Qual é a importância da ECOWAS na estabilidade e geopolítica Oeste Africana?
À medida que golpes militares e crises políticas continuam a desafiar a estabilidade no Oeste da África, a ECOWAS encontra-se em uma encruzilhada.
A história da organização em intervenções em conflitos destaca sua importância na promoção da estabilidade política, defesa dos princípios democráticos, colaboração econômica e cooperação em segurança regional. As intervenções da ECOWAS em conflitos e golpes demonstram sua determinação em preservar a ordem constitucional e defender os princípios democráticos na região.

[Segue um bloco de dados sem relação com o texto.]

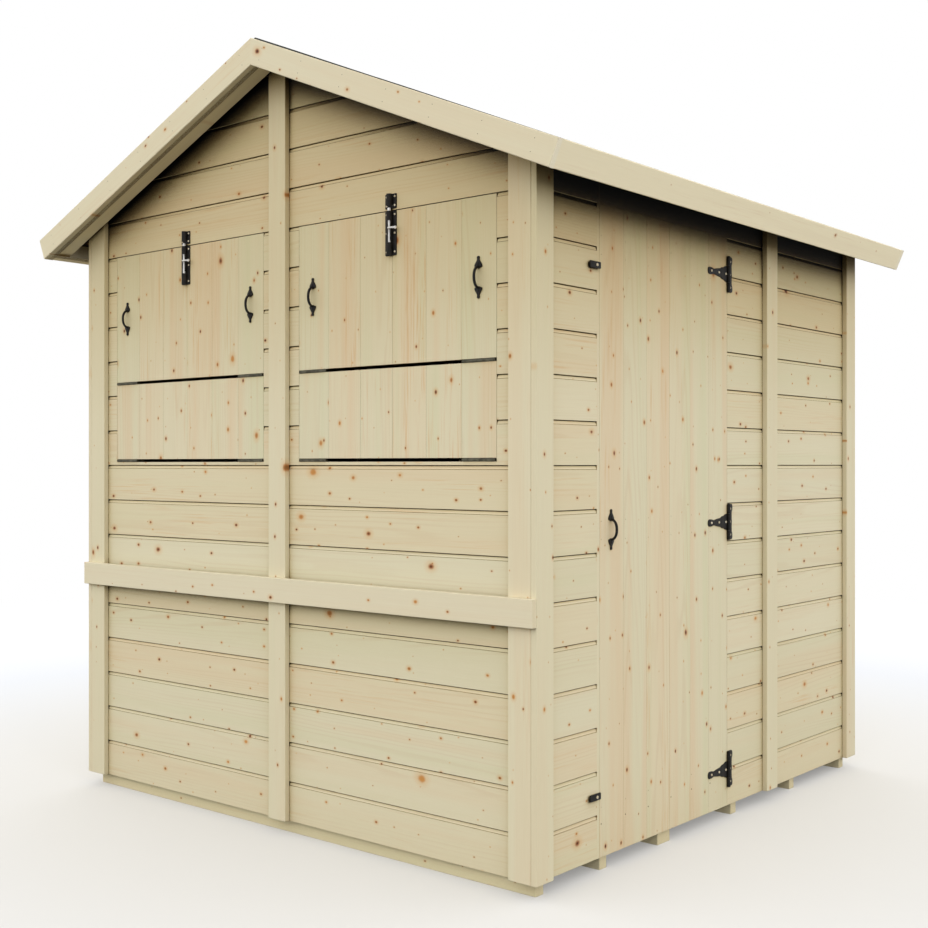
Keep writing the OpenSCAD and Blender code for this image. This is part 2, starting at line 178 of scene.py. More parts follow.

Embora tenha enfrentado críticas por respostas consideradas leves em algumas situações, a organização tem desempenhado um papel vital na resolução de crises e na restauração da estabilidade em países como Libéria, Serra Leoa, Gâmbia e Costa do Marfim.
No entanto, a resistência interna nos países afetados, a falta de apoio popular e as complexas políticas locais testam sua capacidade de coordenar ações eficazes diante dos golpes frequentes que sobrecarregam a região. Nesse cenário, a importância da ECOWAS para a geopolítica do Oeste da África permanece crucial, apesar das suas recentes dificuldades especialmente diante de golpes recentes e tentativas de golpes em países como Níger, Burkina Faso e Mali.
A saída desses países da ECOWAS reflete as tensões internas e as preocupações com a direção da organização. Além disso, a posição da China como segunda maior economia do mundo, optando por permanecer em silêncio diante da maioria desses eventos, destaca a complexidade da dinâmica geopolítica na região e a necessidade de uma abordagem assertiva para promover a estabilidade.
Diante disso, mesmo que a organização tenha sido essencial em vários momentos para a promoção da estabilidade na região e tenha atuado como um contrapeso a ameaças como golpes militares e instabilidade governamental, a comunidade da ECOWAS está claramente enfraquecida, especialmente com a saída de três de seus notáveis membros. Isso pode trazer ainda mais futura instabilidade para uma região do globo já historicamente fragilizada.